There will be some losses or changes that completely shake you to the core. But remember that some bad experiences are like pooping your pants - Totally horrible but also kind of a relief.
“There’s a part of me that’s a part of you” said a painter whose name I can’t remember. I don’t think he was talking to anyone in particular, or if he meant we’re all a part of each other. Either way, it’s a beautiful thought.
Keep porn to a minimum. Never at school or work. It's normal to be curious but it's really not a healthy representation of sex. Porn is a business. It's designed to get you off, not to be realistic or educational. That's not the way sex looks or how you're expected to behave. Try O.school instead.
Turn on the closed captions on tv. Reading them is almost unconscious. Even better, set the audio to a language other than English and turn on English captions.
In marriage there will be times or occasions when one of you will be “pilot” and the other “copilot” (depending on skills, abilities, circumstances, etc.)
Both pilot and copilot are good! But never be a “passenger” in a relationship.
Start “home economics” school with them. Laundry, cleaning, cooking, how to change a diaper, comfort a baby, soothe a toddler, what's involved in caring for pets, budgeting for food, keeping track of maintenance schedules for humans, pets, cars and machines. Engage with guests, be a good host, etc. Know when and how to tell someone to GTFO of the house (racist or misogynistic speech, etc.) Every kid needs to learn the art and science of home management. Look for and point out examples in books and movies of good home science skills.
Talk about how choices become habits. Habits can become addictions. Describe how pathways are literally dug into the brain and it's very hard to change them once those paths are made.

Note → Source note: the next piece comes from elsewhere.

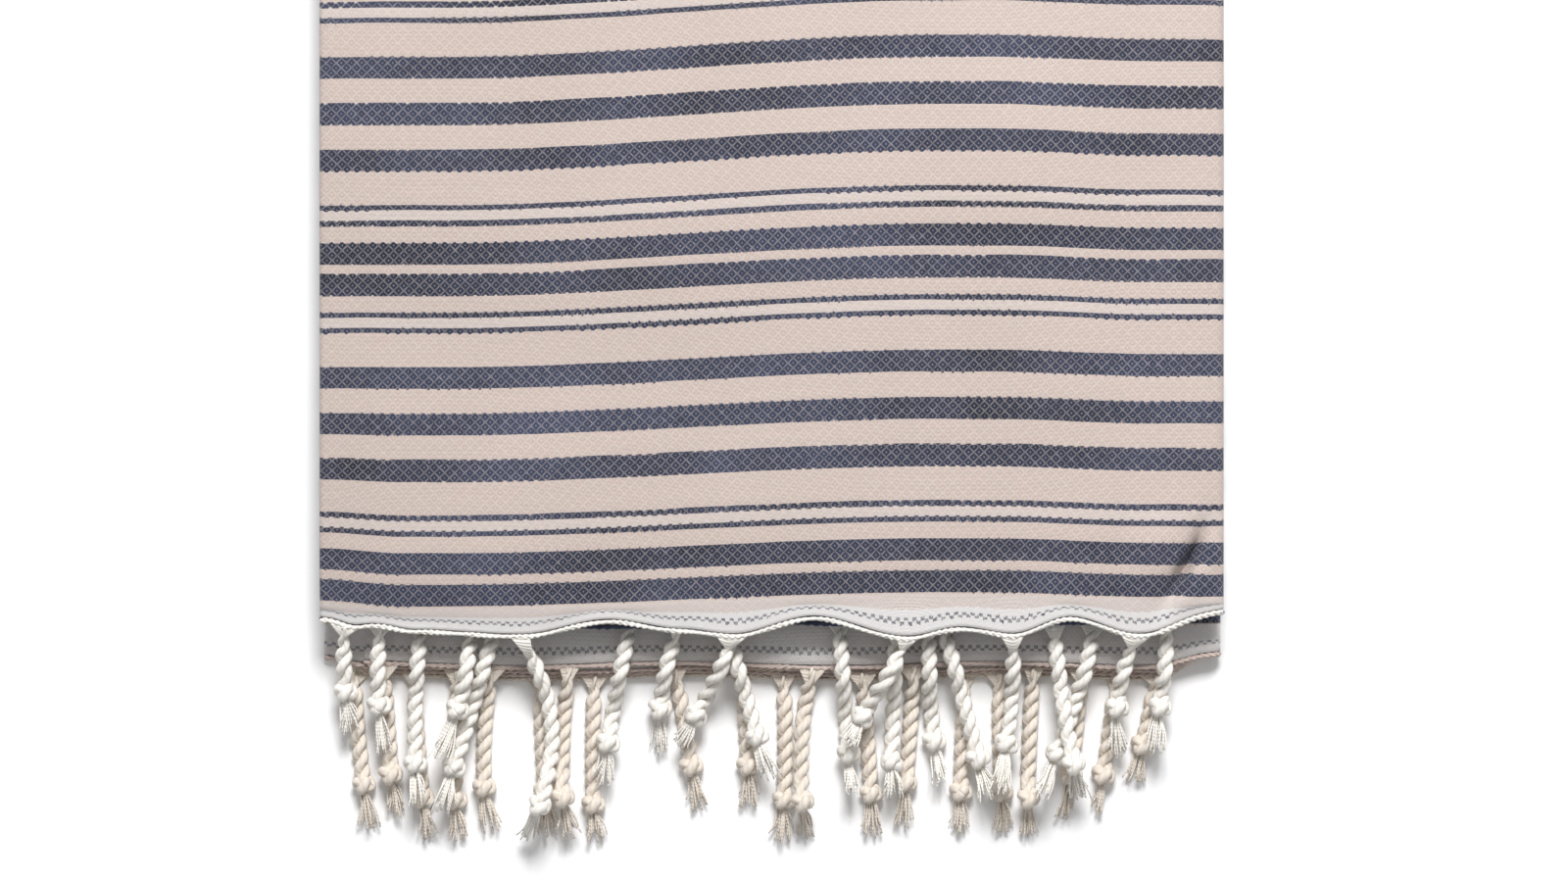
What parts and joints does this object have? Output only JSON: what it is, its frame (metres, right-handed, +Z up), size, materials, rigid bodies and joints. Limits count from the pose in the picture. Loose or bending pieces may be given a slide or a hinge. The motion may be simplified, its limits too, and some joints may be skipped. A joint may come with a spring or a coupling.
{
  "type": "hammam towel",
  "caption": "Flat-woven striped hammam towel, quartered lengthwise, folded once across and laid flat, with knotted cord fringes at its ends.",
  "frame": {"origin": "centre of the towel's footprint, fringe included, on the surface that it lies on", "axes": "+X across the folded strip, +Y along the strip away from the fringed ends, +Z up from the surface"},
  "size_m": [0.24, 0.9036, 0.019],
  "materials": {
    "woven_cotton": "matte flat weave, blush with navy stripes",
    "cotton_cord": "matte twisted undyed cotton"
  },
  "bodies": {
    "root": {"towel_cloth": "woven_cotton", "fringe_upper_end": "cotton_cord", "fringe_lower_end": "cotton_cord"}
  },
  "joints": []
}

A Morning Offering by _____ (Excerpt)
...May my mind come alive today
To the invisible geography
That invites me to new frontiers,
To break the dead shell of yesterdays,
To risk being disturbed and changed.
May I have the courage today
To live the life that I would love,
To postpone my dream no longer
But do at last what I came here for
And waste my heart on fear no more.“
Here’s something I wish wasn’t true but is: Looks matter. This is true for anyone but 100x more so for a woman. Take care of yourself. Stay in good shape, eat well, wear sunscreen, dress well and be well-groomed. It shouldn’t matter but it does. (But try not to judge other people by their appearance- Often times the very best people (friends, spouses, job applicants, etc.) don’t look like movie stars. Far from it!) Yes, looks matter but I hope you value true beauty more.